Huber also conceded that he had not given adequate notice of his claims to several of the outlying cities and counties he sued, and so state law claims against them were also dismissed, along with a claim for indemnification against several public entities. 

Rittenhouse’s argument that he had been improperly served did not convince Adelman, either.

“Plaintiff has made extensive efforts to serve him.

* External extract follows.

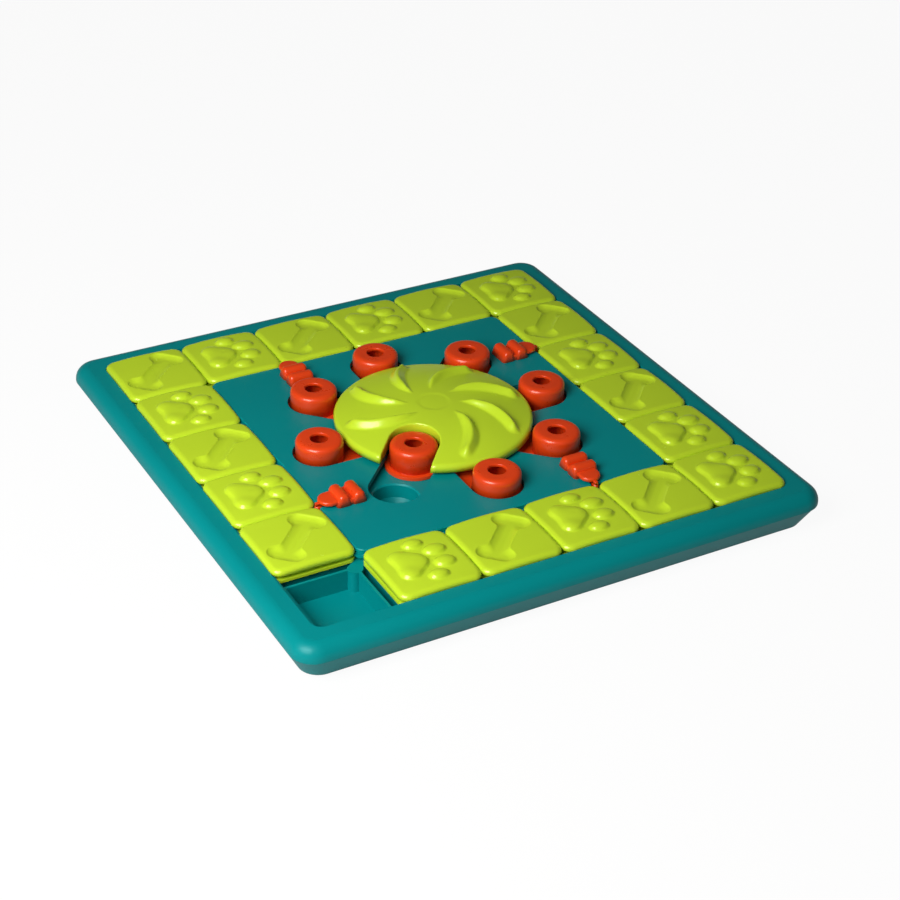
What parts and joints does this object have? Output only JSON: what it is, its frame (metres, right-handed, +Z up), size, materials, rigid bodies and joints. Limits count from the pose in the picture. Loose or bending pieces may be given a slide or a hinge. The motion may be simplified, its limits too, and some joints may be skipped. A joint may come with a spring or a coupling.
{
  "type": "dog puzzle feeder toy",
  "caption": "Square sliding treat puzzle for dogs: a ring of grooved tiles over pockets, with a centre plate of sliding pegs, a vaned wheel and finger locks.",
  "frame": {"origin": "centre of the board's footprint, on the surface that it stands on", "axes": "+X to the right along the front edge, +Y to the back along the left edge, +Z up"},
  "size_m": [0.4124, 0.4124, 0.0509],
  "materials": {
    "teal_plastic": "satin moulded plastic",
    "lime_plastic": "satin moulded plastic",
    "orange_plastic": "satin moulded plastic",
    "zinc_steel": "zinc-plated",
    "grey_rubber": "soft matt rubber"
  },
  "bodies": {
    "board": {"base_tray": "teal_plastic", "bezel_frame": "teal_plastic", "centre_plate": "teal_plastic", "frame_screws": "zinc_steel", "plate_screws": "zinc_steel", "rubber_feet": "grey_rubber", "tile_02_cap": "lime_plastic", "tile_02_foot": "lime_plastic", "tile_03_cap": "lime_plastic", "tile_03_foot": "lime_plastic", "tile_04_cap": "lime_plastic", "tile_04_foot": "lime_plastic", "tile_05_cap": "lime_plastic", "tile_05_foot": "lime_plastic", "tile_15_cap": "lime_plastic", "tile_15_foot": "lime_plastic", "tile_25_cap": "lime_plastic", "tile_25_foot": "lime_plastic", "tile_35_cap": "lime_plastic", "tile_35_foot": "lime_plastic", "tile_40_cap": "lime_plastic", "tile_40_foot": "lime_plastic", "tile_45_cap": "lime_plastic", "tile_45_foot": "lime_plastic", "tile_50_cap": "lime_plastic", "tile_50_foot": "lime_plastic", "tile_51_cap": "lime_plastic", "tile_51_foot": "lime_plastic", "tile_52_cap": "lime_plastic", "tile_52_foot": "lime_plastic", "tile_53_cap": "lime_plastic", "tile_53_foot": "lime_plastic", "tile_54_cap": "lime_plastic", "tile_54_foot": "lime_plastic", "tile_55_cap": "lime_plastic", "tile_55_foot": "lime_plastic"},
    "tile_01": {"tile_01_cap": "lime_plastic", "tile_01_foot": "lime_plastic"},
    "tile_10": {"tile_10_cap": "lime_plastic", "tile_10_foot": "lime_plastic"},
    "tile_20": {"tile_20_cap": "lime_plastic", "tile_20_foot": "lime_plastic"},
    "tile_30": {"tile_30_cap": "lime_plastic", "tile_30_foot": "lime_plastic"},
    "wheel": {"treat_wheel": "lime_plastic", "notch_guard": "lime_plastic", "wheel_spindle": "lime_plastic", "wheel_screw": "zinc_steel"},
    "peg_0_slider": {"peg_0": "orange_plastic"},
    "peg_1_slider": {"peg_1": "orange_plastic"},
    "peg_2_slider": {"peg_2": "orange_plastic"},
    "peg_3_slider": {"peg_3": "orange_plastic"},
    "peg_4_slider": {"peg_4": "orange_plastic"},
    "peg_5_slider": {"peg_5": "orange_plastic"},
    "peg_6_slider": {"peg_6": "orange_plastic"},
    "peg_7_slider": {"peg_7": "orange_plastic"},
    "lock_right_slider": {"lock_right": "orange_plastic"},
    "lock_back_slider": {"lock_back": "orange_plastic"},
    "lock_left_slider": {"lock_left": "orange_plastic"},
    "lock_front_slider": {"lock_front": "orange_plastic"}
  },
  "joints": [
    {"name": "tile_01_slide", "type": "slide", "parent": "board", "child": "tile_01", "axis": [0, 1, 0], "range_m": [-0.062, 0]},
    {"name": "tile_10_slide", "type": "slide", "parent": "board", "child": "tile_10", "axis": [-1, 0, 0], "range_m": [0, 0.062]},
    {"name": "tile_20_slide", "type": "slide", "parent": "board", "child": "tile_20", "axis": [-1, 0, 0], "range_m": [0, 0.062]},
    {"name": "tile_30_slide", "type": "slide", "parent": "board", "child": "tile_30", "axis": [-1, 0, 0], "range_m": [0, 0.062]},
    {"name": "wheel_turn", "type": "hinge", "parent": "board", "child": "wheel", "pos_m": [0, 0, 0.023], "axis": [0, 0, 1], "range_deg": [-0.8, 0.8]},
    {"name": "peg_0_slide", "type": "slide", "parent": "board", "child": "peg_0_slider", "axis": [1, 0, 0], "range_m": [-0.002, 0.0015]},
    {"name": "peg_1_slide", "type": "slide", "parent": "board", "child": "peg_1_slider", "axis": [0.7071, 0.7071, 0], "range_m": [-0.002, 0.0015]},
    {"name": "peg_2_slide", "type": "slide", "parent": "board", "child": "peg_2_slider", "axis": [0, 1, 0], "range_m": [-0.002, 0.0015]},
    {"name": "peg_3_slide", "type": "slide", "parent": "board", "child": "peg_3_slider", "axis": [-0.7071, 0.7071, 0], "range_m": [-0.002, 0.0015]},
    {"name": "peg_4_slide", "type": "slide", "parent": "board", "child": "peg_4_slider", "axis": [-1, 0, 0], "range_m": [-0.002, 0.0015]},
    {"name": "peg_5_slide", "type": "slide", "parent": "board", "child": "peg_5_slider", "axis": [-0.7071, -0.7071, 0], "range_m": [0, 0.04305]},
    {"name": "peg_6_slide", "type": "slide", "parent": "board", "child": "peg_6_slider", "axis": [0, -1, 0], "range_m": [-0.002, 0.0015]},
    {"name": "peg_7_slide", "type": "slide", "parent": "board", "child": "peg_7_slider", "axis": [0.7071, -0.7071, 0], "range_m": [-0.002, 0.0015]},
    {"name": "lock_right_slide", "type": "slide", "parent": "board", "child": "lock_right_slider", "axis": [-1, 0, 0], "range_m": [0, 0.005]},
    {"name": "lock_back_slide", "type": "slide", "parent": "board", "child": "lock_back_slider", "axis": [0, -1, 0], "range_m": [0, 0.005]},
    {"name": "lock_left_slide", "type": "slide", "parent": "board", "child": "lock_left_slider", "axis": [1, 0, 0], "range_m": [0, 0.005]},
    {"name": "lock_front_slide", "type": "slide", "parent": "board", "child": "lock_front_slider", "axis": [0, 1, 0], "range_m": [0, 0.005]}
  ],
  "couplings": [
    {"joint": "tile_20_slide", "follows": "tile_10_slide", "ratio": 1},
    {"joint": "tile_30_slide", "follows": "tile_10_slide", "ratio": 1}
  ]
}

He engaged three professional investigators who have spent more than 100 hours searching for RIttenhouse all over the country,” he wrote. “Rittenhouse, in contrast, is almost certainly evading service.”

The judge noted that while Rittenhouse denied living in Florida, where an investigator found his mother and sister and served the complaint, he had been “deliberately cagey about his whereabouts,” saying only that he lives “in a state other than Florida.” 

“The purpose of the time limit for service is to provide the defendant with notice of the action and allow him to begin investigating his defense,” Adelman wrote. “It is obvious that the service attempt at the Florida home achieved this purpose, as Rittenhouse entered an appearance in this case within 20 days of that attempt.” 

One of Rittenhouse's attorneys, Shane Martin of the firm Nelson Mullins, said that the decision was disappointing but stressed that it didn't mean Huber's claims had merit. “While we respect the judge’s decision, we do not believe there is any evidence of a conspiracy," Martin said. "We are confident that, just as the Kenosha jury found, Kyle’s actions that evening were not wrongful and were taken in self-defense.” 

Attorneys for Huber and the various city and county defendants did not respond to requests for comment early Wednesday afternoon.